Barbara Walters’ co-hosts on The View informed viewers that Walters has been hospitalized with the chicken pox. She’s 83, and the infection, which is more common among young children, is rare among older adults. According to her co-host Whoopi Goldberg, Walters has never had chicken pox before.
The news raised questions about how likely adults are to get chicken pox and how chicken pox is related to a condition that’s more common among adults, shingles. So here are some quick facts about the infections.
1. If you never had chicken pox as a child, can you still get the infection as an adult?
Yes. Although most cases of chicken pox occur before age 10, adults who have never contracted the infection are still at risk.
2. Can chicken pox be more severe in adults?
Most people get chicken pox when they are young, but the symptoms can be more severe among people who catch the infection in an older age. They include loss of appetite, fever, headache, tiredness and rashes, all of which can be more taxing on the health of elderly adults.
3. What is shingles, and how is it different from chicken pox?
Shingles, also known as zoster or herpes zoster, is a painful skin rash caused by the same virus responsible for chicken pox: the varicella zoster virus. Even if you had chicken pox in the past, you can still contract shingles. That’s because the chicken pox virus remains in the body, lying dormant in the roots of nerves, and can reactivate many years later. It’s not clear why the virus reawakens — in some people it never does — but researchers believe that the virus is triggered against as the immune system weakens with age, or in conditions of stress. About 1 out of 3 people in the U.S. are affected by shingles at some point in their lives, with the majority of cases occurring in men and women ages 60 and older.
Shingles is less contagious than chicken pox and cannot be passed from person to person.

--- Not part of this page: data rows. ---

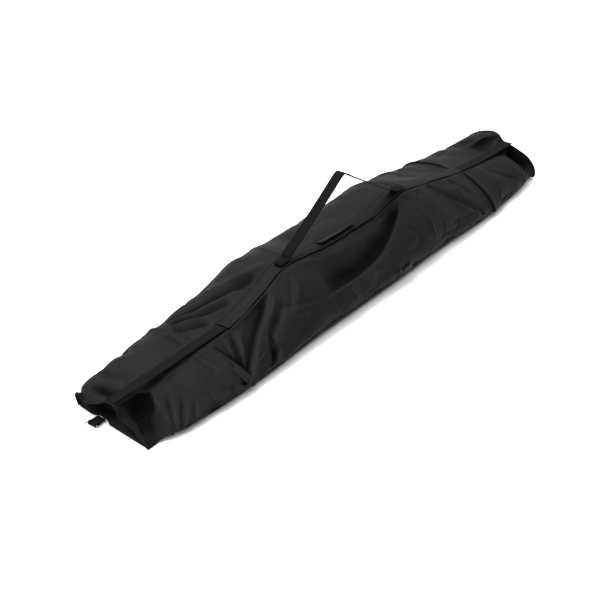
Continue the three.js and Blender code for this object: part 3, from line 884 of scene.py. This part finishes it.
# %% Folds of the far side, the tail and the tip
FAR_FOLDS = [
    fold(7, 10, (-0.275, 0.022), (-0.344, 0.058), (-0.408, 0.10), (-0.455, 0.13), fade=(0.1, 0.4)),
    fold(-15, 9, (-0.312, 0.024), (-0.382, 0.052), (-0.43, 0.076), (-0.50, 0.104), (-0.56, 0.125),
         fade=(0.15, 0.1)),
    fold(7, 6, (-0.366, 0.030), (-0.444, 0.062), (-0.50, 0.086), (-0.56, 0.108), fade=(0.15, 0.1)),
    fold(-12, 6, (-0.416, 0.032), (-0.47, 0.056), (-0.53, 0.084), (-0.57, 0.098), fade=(0.15, 0.1)),
    fold(7, 6, (-0.445, 0.030), (-0.49, 0.046), (-0.546, 0.074), (-0.58, 0.09), fade=(0.15, 0.1)),
    fold(-13, 6, (-0.50, 0.033), (-0.544, 0.052), (-0.585, 0.072), fade=(0.2, 0.02)),
    fold(-5, 14, (0.36, 0.03), (0.44, 0.07), (0.52, 0.10)),
    fold(-4, 12, (-0.15, 0.05), (-0.02, 0.06), (0.14, 0.05)),
    fold(-4, 14, (0.30, 0.15), (0.36, 0.11), (0.46, 0.09)),
    fold(-5, 12, (-0.45, 0.20), (-0.40, 0.15), (-0.30, 0.12)),
    fold(-4, 10, (-0.10, 0.20), (-0.06, 0.15), (0.03, 0.13)),
    fold(-5, 9, (0.15, 0.21), (0.18, 0.16), (0.25, 0.12)),
    fold(-5, 9, (0.52, 0.20), (0.48, 0.15), (0.44, 0.13)),
    fold(-4, 8, (-0.20, 0.21), (-0.22, 0.17), (-0.27, 0.15)),
]
TAIL_FOLDS = [
    fold(-7, 5, (-0.605, 0.080), (-0.612, 0.060), (-0.622, 0.026), fade=(0.2, 0.05)),
    fold(-4, 5, (-0.60, 0.036), (-0.584, 0.030)),
    fold(-6, 13, (-0.80, 0.13), (-0.786, 0.09), (-0.776, 0.04), fade=(0.3, 0.1)),
    fold(5, 9, (-0.826, 0.12), (-0.822, 0.08), (-0.81, 0.035), fade=(0.3, 0.1)),
    fold(-19, 12, (-0.858, 0.120), (-0.850, 0.08), (-0.852, 0.030), fade=(0.35, 0.02)),
    fold(6, 9, (-0.884, 0.160), (-0.878, 0.10), (-0.886, 0.045), fade=(0.2, 0.2)),
    fold(-20, 48, (-0.780, -0.002), (-0.805, -0.040), (-0.826, -0.075), (-0.850, -0.120),
         (-0.884, -0.200), fade=(0.2, 0.3), lap=-2),
    fold(-10, 10, (-0.82, -0.014), (-0.842, -0.050), (-0.866, -0.10), (-0.892, -0.17),
         fade=(0.2, 0.1)),
    fold(-8, 5, (-0.778, -0.066), (-0.804, -0.092), (-0.834, -0.130), (-0.862, -0.185),
         fade=(0.3, 0.05)),
    fold(-7, 5, (-0.755, -0.086), (-0.785, -0.112), (-0.812, -0.140), (-0.832, -0.185),
         fade=(0.3, 0.05)),
    fold(-5, 5, (-0.745, -0.110), (-0.770, -0.135), (-0.790, -0.170), fade=(0.4, 0.05)),
    fold(-6, 6, (-0.675, -0.026), (-0.655, -0.022)),
    fold(-5, 9, (-0.635, -0.026), (-0.64, -0.06), (-0.638, -0.10)),
    fold(-5, 9, (-0.66, -0.19), (-0.65, -0.16), (-0.645, -0.13), fade=(0.05, 0.4)),
    fold(-3, 10, (-0.72, -0.18), (-0.71, -0.14), (-0.70, -0.10), fade=(0.05, 0.4)),
    fold(-4, 7, (-0.895, -0.06), (-0.88, -0.09), (-0.898, -0.15)),
    fold(-5, 10, (-0.70, 0.21), (-0.71, 0.16), (-0.69, 0.12)),
    fold(-5, 10, (-0.80, 0.22), (-0.79, 0.18), (-0.76, 0.15)),
]
TIP_FOLDS = [
    fold(-84, 19, (0.868, 0.0), (0.869, -0.04), (0.870, -0.09), (0.874, -0.16), fade=(0.06, 0.35)),
    fold(7, 8, (0.834, 0.0), (0.832, -0.05), (0.828, -0.10), (0.820, -0.15), fade=(0.2, 0.3)),
    fold(-12, 5, (0.855, 0.026), (0.875, 0.028), (0.897, 0.030), fade=(0.4, 0.05)),
    fold(-4, 6, (0.80, 0.10), (0.84, 0.075), (0.87, 0.05)),
    fold(4, 6, (0.81, 0.12), (0.85, 0.10), (0.88, 0.07)),
    fold(-5, 12, (0.66, -0.05), (0.72, -0.09), (0.79, -0.15)),
    fold(-5, 8, (0.62, -0.19), (0.68, -0.17), (0.74, -0.18)),
    fold(-4, 10, (0.64, 0.06), (0.70, 0.09), (0.79, 0.10)),
    fold(-5, 9, (0.70, 0.21), (0.68, 0.17), (0.66, 0.14)),
    fold(-4, 8, (0.79, 0.20), (0.80, 0.16), (0.78, 0.13)),
]

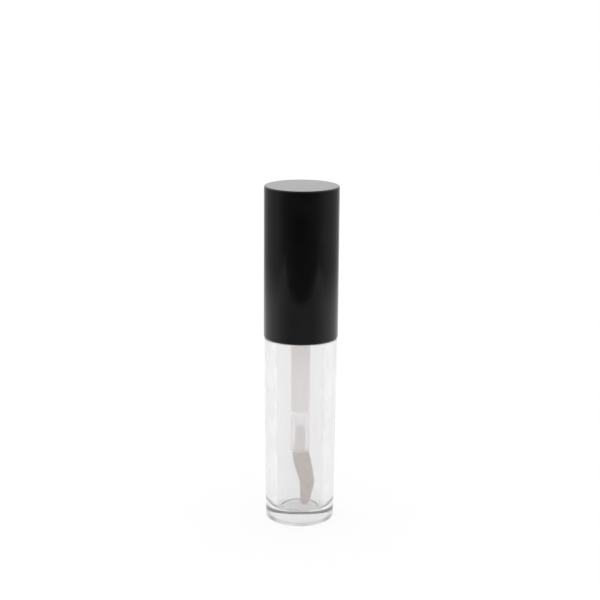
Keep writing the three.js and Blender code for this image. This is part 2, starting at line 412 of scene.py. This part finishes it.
def flock_fibre():
    """Off-white flock, a little darker where its fibres clump."""
    material, nodes, links, shader = node_material("off_white_flock")
    plain(shader, roughness=0.9, sheen_weight=0.3, sheen_roughness=0.5)
    place = nodes.new("ShaderNodeTexCoord").outputs["Object"]
    tufts = noise(nodes, links, place, 9000, 4)
    clumps = noise(nodes, links, place, 900, 3)
    dark, pale = (0.43, 0.37, 0.345), (0.58, 0.515, 0.49)
    tint(nodes, links, clumps, shader.inputs["Base Color"], dark, pale)
    bump(nodes, links, tufts, shader, 0.00012)
    return material


# ---------------------------------------------------------------- the bottle


def make_bottle():
    """A thick-walled bottle with a drafted cavity, a shallow recess under its foot and a thread."""
    recess, recess_rim, recess_depth = 4.0, 4.6, 0.35
    bead = SHOULDER + 1.7
    groove = NECK_TOP - 2.6
    base = turned(
        [
            (0, recess_depth),
            (recess, recess_depth, 0.15),
            (recess_rim, 0, 0.2),
            (FOOT_RADIUS, 0, 0.8),
            (BODY_RADIUS, SHOULDER, 0.2),
            (NECK_RADIUS, SHOULDER, 0.25),
            (NECK_RADIUS, bead - 0.65, 0.1),
            (NECK_RADIUS + 0.4, bead - 0.4, 0.08),
            (NECK_RADIUS + 0.4, bead + 0.4, 0.08),
            (NECK_RADIUS, bead + 0.65, 0.1),
            (NECK_RADIUS, NECK_TOP, 0.3),
            (BORE_RADIUS, NECK_TOP, 0.12),
            (BORE_RADIUS, groove + 0.5),
            (BORE_RADIUS + 0.2, groove, 0.15),
            (BORE_RADIUS, groove - 0.5),
            (BORE_RADIUS, DRAFT_TOP),
            (FLOOR_RADIUS, FLOOR, 1.4),
            (0, FLOOR),
        ]
    )
    piece = united("clear_bottle", base, [thread_rib(NECK_RADIUS, THREAD_START, 1.4, 1)])
    # clear plastic hardly dims the light that passes through it
    piece.visible_shadow = False
    piece.visible_diffuse = False
    clear, smeared = (0.955, 0.95, 0.952), (0.94, 0.934, 0.937)
    polished = clear_plastic("clear_polished_plastic", clear, smeared, 0.0, 0.05)
    # the frosted plastic is tinted greyer than the polished one: painted shade under the foot
    frosted_with_painted_shade = clear_plastic("frosted_plastic_painted_shade", (0.9, 0.89, 0.895), (0.85, 0.84, 0.845), 0.3, 0.4)
    placed(piece, "bottle", "bottle", "clear_bottle", polished, frosted_with_painted_shade)
    # the recess in the foot is left matt by its mould, and its plastic is tinted greyer there as painted
    # shade under the foot
    for polygon in piece.data.polygons:
        centre = polygon.center / MM
        if centre.z < recess_depth + 0.01 and centre.xy.length < recess_rim:
            polygon.material_index = 1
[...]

However, the varicella zoster virus can be spread from a person with shingles to someone who has never had chicken pox. The unfortunate recipient might develop chicken pox, but not shingles.
4. How long is a person contagious with the chicken pox or shingles?
The infection can take anywhere from 10 to 21 days to develop after exposure to someone with chicken pox or shingles. People with chicken pox are contagious a couple days before their rash appears and remain so until all of their blisters have scabbed. A person with shingles, on the other hand, can only spread their infection while their skin rash is still blistering. They’re not contagious before the blisters occur, and are no longer contagious once the rash starts to scab.
5. What’s the best way to prevent chicken pox and shingles?
To avoid chicken pox, the Centers for Disease Control and Prevention (CDC) recommends two doses of the chicken-pox vaccine — which is 98% effective — for kids, adolescents and adults who have not had chicken pox. Adults who have not had the disease and may be in close contact with young children who are likely to be infected, should consider getting vaccinated. Children should receive the first dose when they are between 12 months old and 15 months old, and a second dose when they are 4 years old to 6 years old. The U.S. started chicken-pox immunizations in 1995, so Walters would not have been vaccinated as a child.
There is also a shingles vaccine. Zostavax is recommended for people ages 60 and older, since they are most vulnerable to the infection. Currently, the CDC doesn’t have a recommendation for the vaccine in people ages 50 to 59, but the Food and Drug Administration did approve the shot for this age group as well. According to the CDC, shingles-vaccination rates among adults are low, but there was a 16% increase in people ages 60 and older who were immunized in 2011. While the vaccine cannot protect you completely from a bout with shingles, it can make the rashes less painful and help to clear them up more quickly.